A second good thing happened -- nearly every taxpayer paid less in taxes than they otherwise would have paid under the old plan. (We didn't, but that is another story, and you don't hear us complaining.) That is completely provable and if you work with it every day, then you know this is true.
So we are not in agreement that we cannot prove that the tax incentives did no good. Letting people keep their own money is good, and it is as provable as the nose on one's face.
We are in agreement that we cannot prove that the tax incentives caused revenues to swell more than they would have (although we think they probably did, due to the Laffer curve), and we cannot prove that the economy boomed more than it would have.
But why would Republicans need to prove that they did in order to justify letting people keep their own money?
Quite the contrary, we would maintain that Democrats have to prove that taking more of their citizens' money away from them would have such a profound positive effect on the economy and on state revenues that it makes raising taxes justifiable.
It all comes down to a fundamental erroneous presupposition, one that is engrained into people as a result of tax withholding: people don't see tax money as ever having been their own earnings.

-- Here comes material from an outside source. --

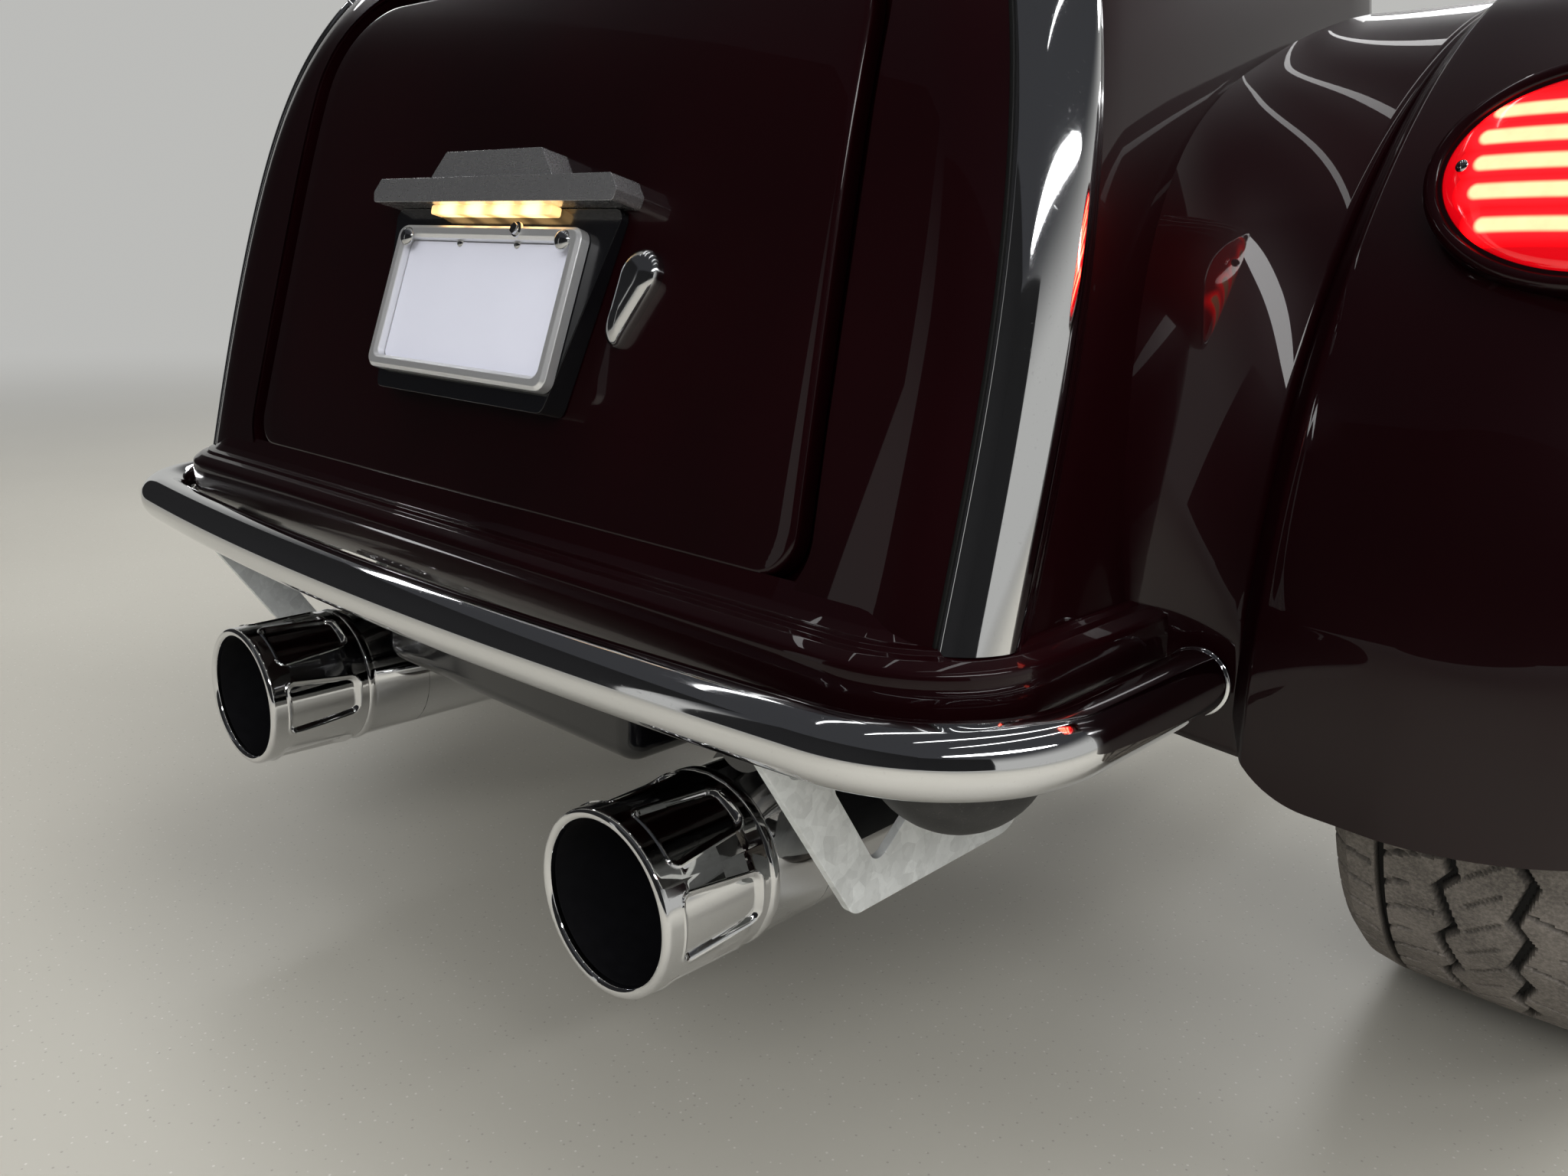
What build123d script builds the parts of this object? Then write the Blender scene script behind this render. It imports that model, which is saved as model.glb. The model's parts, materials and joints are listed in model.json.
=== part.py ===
"""Rear end of a motor trike: trunk body, fenders, bumper, twin exhausts, swingarm axle and road wheels.

Millimetres. +Y points to the front of the vehicle, +X to its right and +Z up. The origin is the centre
of the swingarm pivot, by which the rear end hangs on the front half of the vehicle.
"""
from build123d import *
import math
import os

# Placing of the main lines
PIVOT_HEIGHT = 345.0            # swingarm pivot above the road
AXLE_BACK = 500.0               # axle line behind the pivot
BUMPER_BACK = 1190.0            # centre line of the bumper's rearmost point behind the pivot
BUMPER_HEIGHT = 320.0           # centre line of the bumper above the road

# Running gear
TYRE_RADIUS = 323.0
TYRE_HALF_WIDTH = 103.0
TREAD_HALF_WIDTH = 88.0
TREAD_GROOVE_DEPTH = 7.0
TREAD_GROOVE_WIDTH = 9.0
TREAD_GROOVES = (-58.0, -20.0, 20.0, 58.0)
BEAD_RADIUS = 190.5
RIM_HALF_WIDTH = 92.0
RIM_WALL = 8.0
FLANGE_HEIGHT = 12.0
FLANGE_WIDTH = 6.0
WHEEL_X = 605.0                 # wheel's middle plane from the vehicle's middle
HUB_FACE = 12.0                 # wheel's mounting face outboard of its middle plane
HUB_RADIUS = 72.0
WHEEL_HUB_DEPTH = 30.0
SPOKES = 10
SPOKE_WIDTH = 26.0
SPOKE_DEPTH = 22.0
PILOT_RADIUS = 34.0
SHAFT_RADIUS = 17.5
RUNNING_FIT = 0.05
DISC_RADIUS = 146.0
DISC_INNER_RADIUS = 84.0
DISC_THICKNESS = 7.0
DISC_INBOARD = 38.0             # disc's outboard face inboard of the wheel's mounting face
BELL_RADIUS = 78.0
BELL_WALL = 7.0
HUB_FLANGE = 12.0
MOVING_GAP = 5.0                # air kept round whatever moves
SEAT = 0.3                      # air left at a seat between curved pieces

# Axle housing
TUBE_RADIUS = 38.0
HOUSING_RADIUS = 105.0
HOUSING_HALF_WIDTH = 70.0
NECK_RADIUS = 55.0
NECK_END = 132.0
AXLE_FLANGE_RADIUS = 62.0
AXLE_FLANGE = 10.0
PULLEY_RADIUS = 112.0
PULLEY_WIDTH = 28.0
PULLEY_TEETH = 36
PULLEY_NOTCH = 4.2
PULLEY_LIP = 3.0
PULLEY_GAP = 6.0

# Swingarm
PIVOT_TUBE_RADIUS = 28.0
PIVOT_BORE_RADIUS = 10.0
PIVOT_TUBE_HALF = 115.0
ARM_WIDTH = 40.0
ARM_HEIGHT = 64.0
ARM_FRONT_X = 88.0
ARM_REAR_X = 190.0
BRACE_BACK = 110.0
CLAMP_LENGTH = 110.0
CLAMP_HEIGHT = 104.0

# Frame
RAIL_X = 315.0
RAIL_RADIUS = 19.0
RAIL_BEND = 50.0
RAIL_REAR_BACK = 1150.0
CROSS_HEIGHT = 240.0            # cross tube above the pivot
CROSS_BACK = 330.0
RISER_TOP = 120.0
STAY_X = 140.0
STAY_FRONT_BACK = 70.0
STAY_PLATE = 10.0
STAY_PLATE_WIDTH = 90.0
STAY_PLATE_HEIGHT = 120.0
STAY_HOLE_RADIUS = 5.5
STAY_HOLE_SPACING_X = 60.0
STAY_HOLE_SPACING_Z = 84.0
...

When it is deducted from a paycheck or incorporated into a mortgage payment, it is as though it never existed to them -- as though the question is how much of their money they get to keep, as opposed to how much of it they have to pay the government.
Finally -- I never asserted that keeping tax revenue down prepares for a downturn. I simply stated that if Democrats truly are concerned about a future bust (and you are claiming that Democrats are more concerned about that than we are), they would not propose increases in ongoing spending that Montanans during that future bust will struggle to fund.
You are at a loss to "understand how keeping tax revenue down prepares us" for a downturn (and this is before it is demonstrated that there would be an absolute decrease in revenue if property taxes are cut.)
We are at a loss for how putting new employees, programs, and ongoing spending in place prepares us for a future downturn.